* [Task]:
Reproduce each line exactly. Skip none.

-------- Recorded data --------

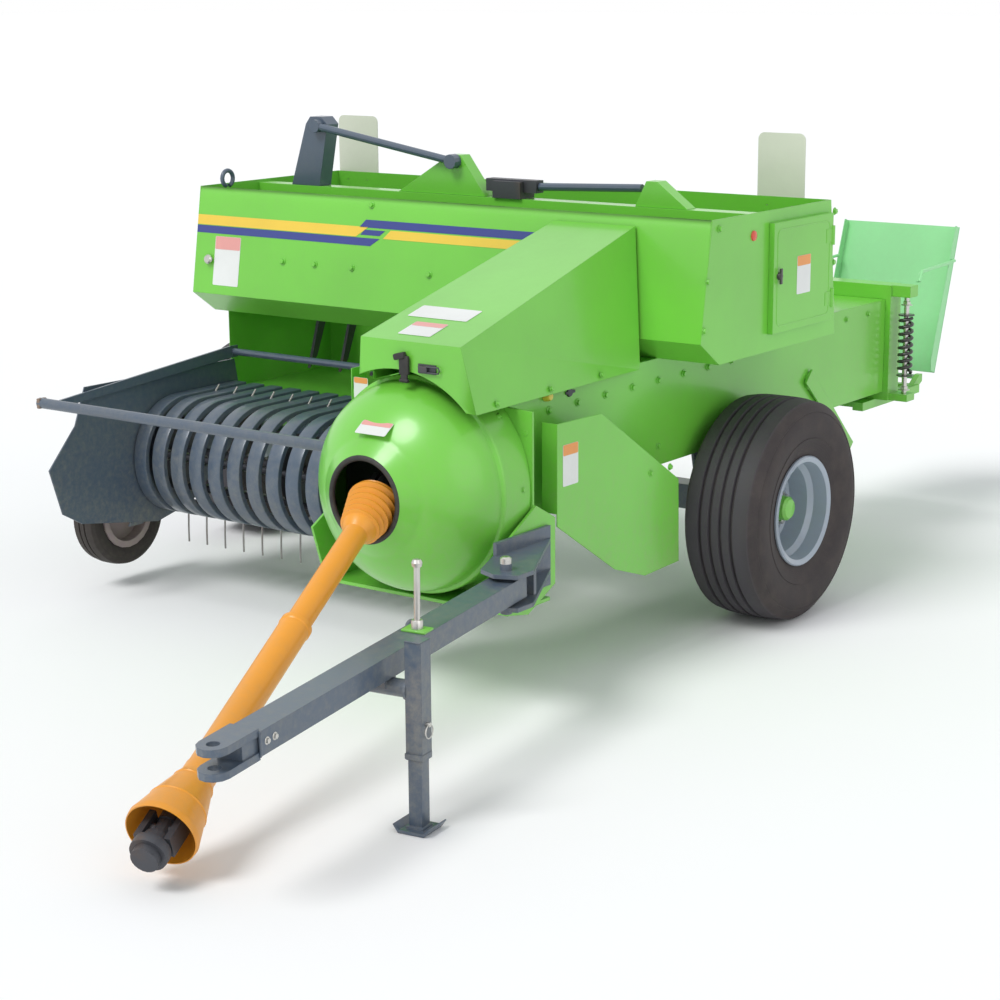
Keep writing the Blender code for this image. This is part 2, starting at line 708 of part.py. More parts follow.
# ------------------------------------------------------------------ pickup
def pickup():
    pivot_y, pivot_z = PICKUP_PIVOT
    lift = joint_empty("pickup_axis", (PICKUP_RIGHT / 2, pivot_y, pivot_z), machine)
    width = 0.005
    outline = [(-0.424, 0.704), (-1.128, 0.71), (-1.176, 0.59), (-1.296, 0.463), (-1.248, 0.311), (-1.166, 0.264)]
    outline += [(-0.824, 0.205), (-0.66, 0.24), (-0.46, 0.40), (-0.39, 0.52)]
    short = [(-0.424, 0.66), (-0.80, 0.68), (-0.93, 0.60), (-0.98, 0.43), (-0.93, 0.30), (-0.80, 0.215)]
    short += [(-0.66, 0.24), (-0.46, 0.40), (-0.39, 0.52)]
    right = plate(outline, "X", PICKUP_RIGHT, PICKUP_RIGHT + width)
    stub = rod((PICKUP_RIGHT - 0.05, REEL_Y, REEL_Z), (PICKUP_RIGHT + 0.004, REEL_Y, REEL_Z), 0.03)
    node("pickup_right_plate", right, SLATE, lift, add=[stub])
    left = plate(short, "X", PICKUP_LEFT, PICKUP_LEFT + width)
    node("pickup_left_plate", left, SLATE, lift)
    bands(lift, width)
    reel(lift, width)
    wind_guard(lift, width)
    gauge_wheel(lift)


def band_outline():
    """The stripper band's closed side view: a C round the reel with a flat tail to the feeder."""
    def arc(radius, start, stop, steps):
        return [
            (REEL_Y + radius * cos(radians(start + (stop - start) * i / steps)),
             REEL_Z + radius * sin(radians(start + (stop - start) * i / steps)))
            for i in range(steps + 1)
        ]
    outer = arc(BAND_RADIUS, 285, 90, 8)
    inner = arc(BAND_RADIUS - 0.004, 90, 285, 8)
    tail = [(-0.43, REEL_Z + BAND_RADIUS - 0.01), (-0.43, REEL_Z + BAND_RADIUS - 0.014)]
    return outer + tail + inner


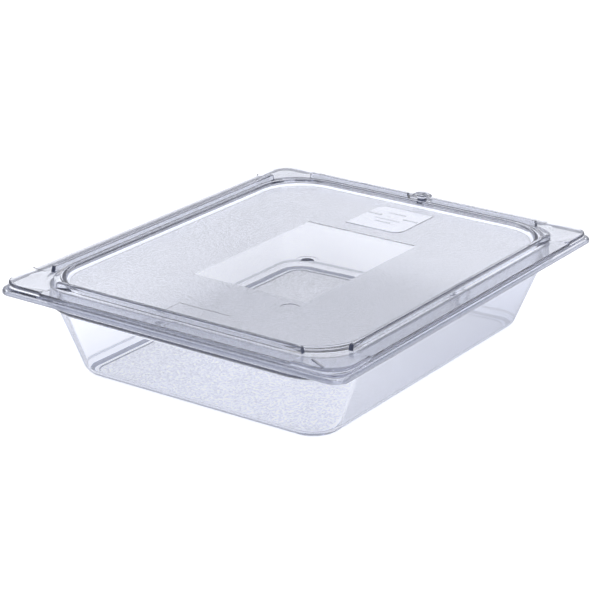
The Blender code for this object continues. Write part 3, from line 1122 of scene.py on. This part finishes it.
class FOODPAN_OT_stage(bpy.types.Operator):
    """Sets the pale floor, the soft lights and the camera"""

    bl_idname = "food_pan.make_stage"
    bl_label = "Studio"

    def execute(self, context):
        look = context.scene.food_pan.studio
        bm = bmesh.new()
        bmesh.ops.create_grid(bm, x_segments=8, y_segments=8, size=FLOOR_HALF)
        bmesh.ops.translate(bm, vec=(0.0, 0.0, -FLOOR_GAP), verts=bm.verts[:])
        floor = new_piece("floor", bm)
        floor.data.materials.append(lit_floor(look.floor_color, look.floor_glow))
        area_light("top_light", look.top_power, TOP_LIGHT_SIZE, TOP_LIGHT_PLACE)
        area_light("strip_light", look.strip_power, STRIP_LIGHT_SIZE, STRIP_LIGHT_PLACE)
        light_room(look)
        place_camera(look)
        # Light passes many walls of clear plastic, which would turn black if its path were cut short
        paths = context.scene.cycles
        paths.max_bounces = LIGHT_BOUNCES
        paths.glossy_bounces = LIGHT_BOUNCES
        paths.transmission_bounces = LIGHT_BOUNCES
        view = context.scene.view_settings
        view.view_transform = "Standard"
        view.look = "None"
        return {"FINISHED"}


class FOODPAN_PT_panel(bpy.types.Panel):
    """Lists the food pan's pieces"""

    bl_idname = "FOODPAN_PT_panel"
    bl_label = "Food Pan"
    bl_space_type = "VIEW_3D"
    bl_region_type = "UI"
    bl_category = "Food Pan"

    def draw(self, context):
        for operator in OPERATORS:
            self.layout.operator(operator.bl_idname)


OPERATORS = (FOODPAN_OT_pan, FOODPAN_OT_lid, FOODPAN_OT_peg, FOODPAN_OT_stage)
GROUPS = (PanSizes, LidSizes, PegSizes, PlasticLook, StudioLook, FoodPan)
CLASSES = (*GROUPS, *OPERATORS, FOODPAN_PT_panel)


def register():
    for cls in CLASSES:
        bpy.utils.register_class(cls)
    bpy.types.Scene.food_pan = PointerProperty(type=FoodPan)


def unregister():
    del bpy.types.Scene.food_pan
    for cls in reversed(CLASSES):
        bpy.utils.unregister_class(cls)


def main():
    register()
    bpy.ops.food_pan.make_pan()
    bpy.ops.food_pan.make_lid()
    bpy.ops.food_pan.make_peg()
    bpy.ops.food_pan.make_stage()


if __name__ == "__main__":
    main()
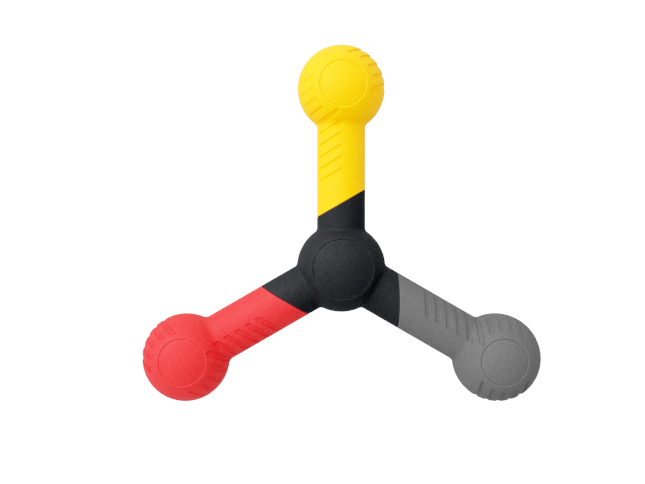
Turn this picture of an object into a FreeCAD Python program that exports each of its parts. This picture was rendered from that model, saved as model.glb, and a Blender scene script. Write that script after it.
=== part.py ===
"""Three-armed soft throwing toy: three identical rubber-skinned arms plugged into a clamped hub.

Each arm is a round rubber sleeve over a two-part rigid core. Its ball end is closed by a domed soft disc
on the front and on the back. The arm cores end in headed spigots that two hub core halves clamp. Two black
rubber covers close the hub, out to the slanted seams where the coloured sleeves begin.

Frame: origin at the hub's centre, half way through its thickness; +Z out of the front face; +Y along
the yellow arm. An arm is drawn along +Y and then turned about Z into its place. Millimetres.
"""

import FreeCAD, Part
import math
import os

from FreeCAD import Placement, Rotation, Vector

# Driving dimensions
SPAN = 200.0              # across two neighbouring ball ends, outside to outside
END_R = 22.0              # ball end of an arm
HUB_R = 22.3              # ball at the middle
ARM_R = 11.95
END_BLEND_R = 4.0         # hollow where an arm runs into its ball end
HUB_BLEND_R = 2.5         # hollow where an arm runs into the hub
SKIN = 3.5                # rubber thickness
FIT = 0.1                 # room between the rubber and the core
CORE_WALL = 2.0

# Cover discs: domed caps set a little below the ball round them
END_SEAT_R = 11.35
HUB_SEAT_R = 14.7
DISC_GAP = 0.25           # round a disc, in its seat
DISC_SUNK = 0.5           # a disc's dome below the ball
DISC_ROUND = 0.5          # softened edge of a disc
SEAT_FLARE = 0.6          # the seat opens out by this where it meets the ball
END_DOME_Z = 21.3         # top of an end's dome, from mid-thickness
HUB_DOME_Z = 21.1         # the hub's is flatter, so that the toy lies on its ends
DOME_FLAT = 0.1           # cut off the top of a dome, to leave the small flat it lies on

# Slanted lines: the colour seam and the grip grooves
SLANT_DEG = 30.0
SEAM_U = 32.5             # from the hub's centre to the seam, on the arm's centre line
GROOVE_FIRST_U = 48.5     # the same for the innermost groove
GROOVE_PITCH = 5.9        # along the arm
GROOVE_WIDTH = 2.25       # square to the groove
GROOVE_DEPTH = 0.45
ARM_GROOVES = 5           # on the left side of the arm only
BALL_GROOVES = 5          # on the left side of the ball end
GROOVE_END_X = -0.2       # blunt end of the arm's grooves, beside the centre line
SHORT_GROOVE_END_X = -2.0
GROOVE_FREE_R = 14.75     # smooth ring left round an end's disc
PLAIN_SIDE_DEG = 23.0     # the left grooves stop this far from the middle of the arm's side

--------

* [Task response]:
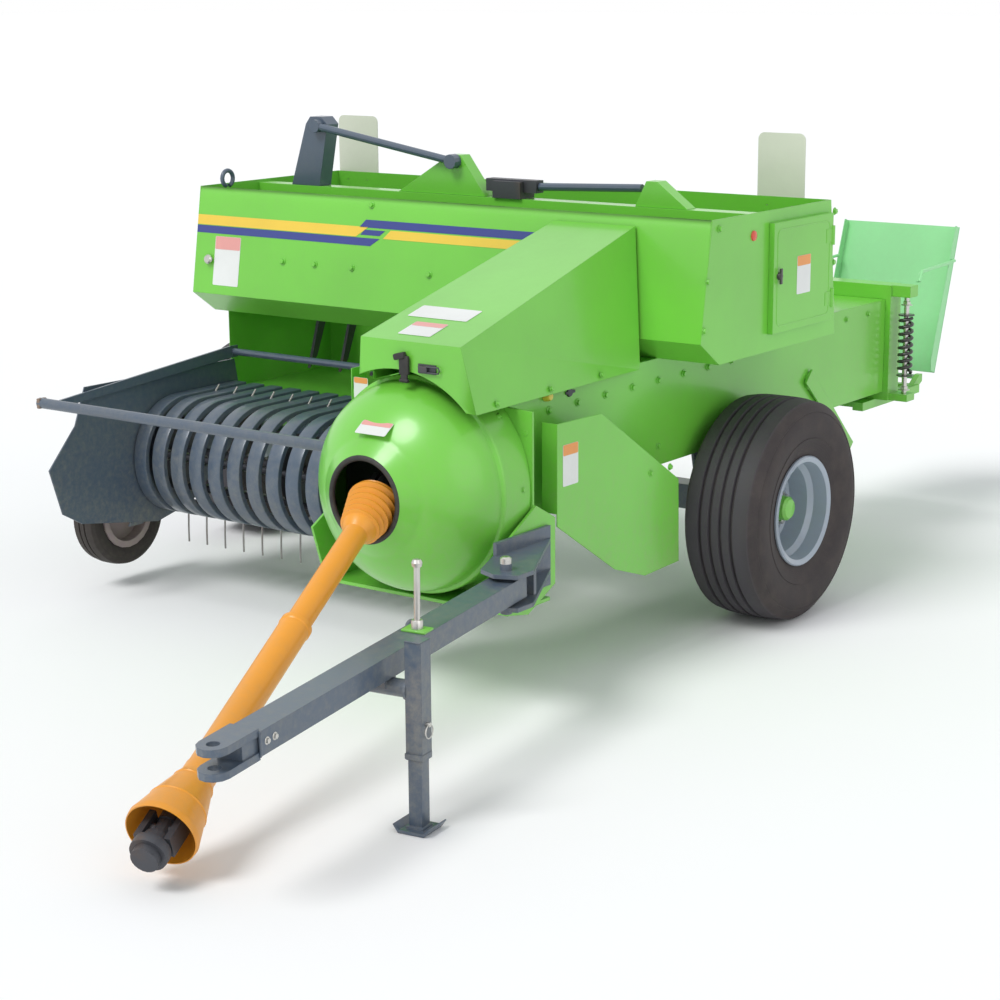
Keep writing the Blender code for this image. This is part 2, starting at line 708 of part.py. More parts follow.
# ------------------------------------------------------------------ pickup
def pickup():
    pivot_y, pivot_z = PICKUP_PIVOT
    lift = joint_empty("pickup_axis", (PICKUP_RIGHT / 2, pivot_y, pivot_z), machine)
    width = 0.005
    outline = [(-0.424, 0.704), (-1.128, 0.71), (-1.176, 0.59), (-1.296, 0.463), (-1.248, 0.311), (-1.166, 0.264)]
    outline += [(-0.824, 0.205), (-0.66, 0.24), (-0.46, 0.40), (-0.39, 0.52)]
    short = [(-0.424, 0.66), (-0.80, 0.68), (-0.93, 0.60), (-0.98, 0.43), (-0.93, 0.30), (-0.80, 0.215)]
    short += [(-0.66, 0.24), (-0.46, 0.40), (-0.39, 0.52)]
    right = plate(outline, "X", PICKUP_RIGHT, PICKUP_RIGHT + width)
    stub = rod((PICKUP_RIGHT - 0.05, REEL_Y, REEL_Z), (PICKUP_RIGHT + 0.004, REEL_Y, REEL_Z), 0.03)
    node("pickup_right_plate", right, SLATE, lift, add=[stub])
    left = plate(short, "X", PICKUP_LEFT, PICKUP_LEFT + width)
    node("pickup_left_plate", left, SLATE, lift)
    bands(lift, width)
    reel(lift, width)
    wind_guard(lift, width)
    gauge_wheel(lift)


def band_outline():
    """The stripper band's closed side view: a C round the reel with a flat tail to the feeder."""
    def arc(radius, start, stop, steps):
        return [
            (REEL_Y + radius * cos(radians(start + (stop - start) * i / steps)),
             REEL_Z + radius * sin(radians(start + (stop - start) * i / steps)))
            for i in range(steps + 1)
        ]
    outer = arc(BAND_RADIUS, 285, 90, 8)
    inner = arc(BAND_RADIUS - 0.004, 90, 285, 8)
    tail = [(-0.43, REEL_Z + BAND_RADIUS - 0.01), (-0.43, REEL_Z + BAND_RADIUS - 0.014)]
    return outer + tail + inner


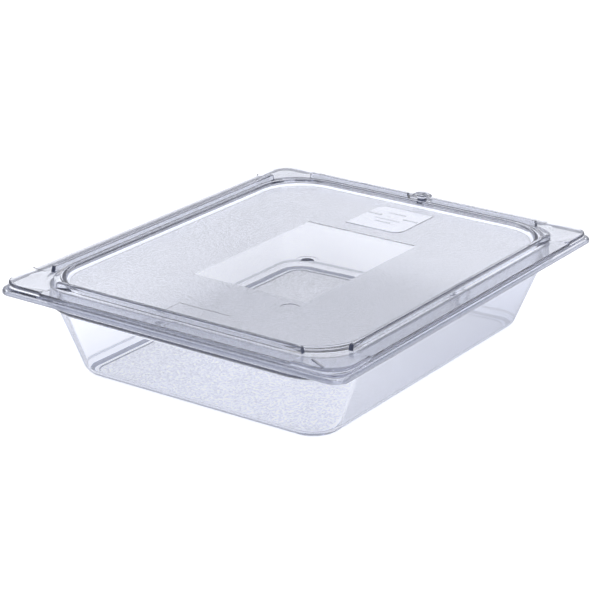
The Blender code for this object continues. Write part 3, from line 1122 of scene.py on. This part finishes it.
class FOODPAN_OT_stage(bpy.types.Operator):
    """Sets the pale floor, the soft lights and the camera"""

    bl_idname = "food_pan.make_stage"
    bl_label = "Studio"

    def execute(self, context):
        look = context.scene.food_pan.studio
        bm = bmesh.new()
        bmesh.ops.create_grid(bm, x_segments=8, y_segments=8, size=FLOOR_HALF)
        bmesh.ops.translate(bm, vec=(0.0, 0.0, -FLOOR_GAP), verts=bm.verts[:])
        floor = new_piece("floor", bm)
        floor.data.materials.append(lit_floor(look.floor_color, look.floor_glow))
        area_light("top_light", look.top_power, TOP_LIGHT_SIZE, TOP_LIGHT_PLACE)
        area_light("strip_light", look.strip_power, STRIP_LIGHT_SIZE, STRIP_LIGHT_PLACE)
        light_room(look)
        place_camera(look)
        # Light passes many walls of clear plastic, which would turn black if its path were cut short
        paths = context.scene.cycles
        paths.max_bounces = LIGHT_BOUNCES
        paths.glossy_bounces = LIGHT_BOUNCES
        paths.transmission_bounces = LIGHT_BOUNCES
        view = context.scene.view_settings
        view.view_transform = "Standard"
        view.look = "None"
        return {"FINISHED"}


class FOODPAN_PT_panel(bpy.types.Panel):
    """Lists the food pan's pieces"""

    bl_idname = "FOODPAN_PT_panel"
    bl_label = "Food Pan"
    bl_space_type = "VIEW_3D"
    bl_region_type = "UI"
    bl_category = "Food Pan"

    def draw(self, context):
        for operator in OPERATORS:
            self.layout.operator(operator.bl_idname)


OPERATORS = (FOODPAN_OT_pan, FOODPAN_OT_lid, FOODPAN_OT_peg, FOODPAN_OT_stage)
GROUPS = (PanSizes, LidSizes, PegSizes, PlasticLook, StudioLook, FoodPan)
CLASSES = (*GROUPS, *OPERATORS, FOODPAN_PT_panel)


def register():
    for cls in CLASSES:
        bpy.utils.register_class(cls)
    bpy.types.Scene.food_pan = PointerProperty(type=FoodPan)


def unregister():
    del bpy.types.Scene.food_pan
    for cls in reversed(CLASSES):
        bpy.utils.unregister_class(cls)


def main():
    register()
    bpy.ops.food_pan.make_pan()
    bpy.ops.food_pan.make_lid()
    bpy.ops.food_pan.make_peg()
    bpy.ops.food_pan.make_stage()


if __name__ == "__main__":
    main()
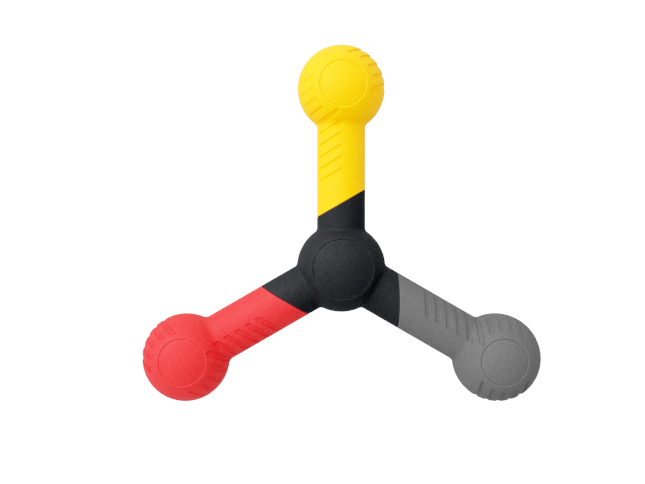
Turn this picture of an object into a FreeCAD Python program that exports each of its parts. This picture was rendered from that model, saved as model.glb, and a Blender scene script. Write that script after it.
=== part.py ===
"""Three-armed soft throwing toy: three identical rubber-skinned arms plugged into a clamped hub.

Each arm is a round rubber sleeve over a two-part rigid core. Its ball end is closed by a domed soft disc
on the front and on the back. The arm cores end in headed spigots that two hub core halves clamp. Two black
rubber covers close the hub, out to the slanted seams where the coloured sleeves begin.

Frame: origin at the hub's centre, half way through its thickness; +Z out of the front face; +Y along
the yellow arm. An arm is drawn along +Y and then turned about Z into its place. Millimetres.
"""

import FreeCAD, Part
import math
import os

from FreeCAD import Placement, Rotation, Vector

# Driving dimensions
SPAN = 200.0              # across two neighbouring ball ends, outside to outside
END_R = 22.0              # ball end of an arm
HUB_R = 22.3              # ball at the middle
ARM_R = 11.95
END_BLEND_R = 4.0         # hollow where an arm runs into its ball end
HUB_BLEND_R = 2.5         # hollow where an arm runs into the hub
SKIN = 3.5                # rubber thickness
FIT = 0.1                 # room between the rubber and the core
CORE_WALL = 2.0

# Cover discs: domed caps set a little below the ball round them
END_SEAT_R = 11.35
HUB_SEAT_R = 14.7
DISC_GAP = 0.25           # round a disc, in its seat
DISC_SUNK = 0.5           # a disc's dome below the ball
DISC_ROUND = 0.5          # softened edge of a disc
SEAT_FLARE = 0.6          # the seat opens out by this where it meets the ball
END_DOME_Z = 21.3         # top of an end's dome, from mid-thickness
HUB_DOME_Z = 21.1         # the hub's is flatter, so that the toy lies on its ends
DOME_FLAT = 0.1           # cut off the top of a dome, to leave the small flat it lies on

# Slanted lines: the colour seam and the grip grooves
SLANT_DEG = 30.0
SEAM_U = 32.5             # from the hub's centre to the seam, on the arm's centre line
GROOVE_FIRST_U = 48.5     # the same for the innermost groove
GROOVE_PITCH = 5.9        # along the arm
GROOVE_WIDTH = 2.25       # square to the groove
GROOVE_DEPTH = 0.45
ARM_GROOVES = 5           # on the left side of the arm only
BALL_GROOVES = 5          # on the left side of the ball end
GROOVE_END_X = -0.2       # blunt end of the arm's grooves, beside the centre line
SHORT_GROOVE_END_X = -2.0
GROOVE_FREE_R = 14.75     # smooth ring left round an end's disc
PLAIN_SIDE_DEG = 23.0     # the left grooves stop this far from the middle of the arm's side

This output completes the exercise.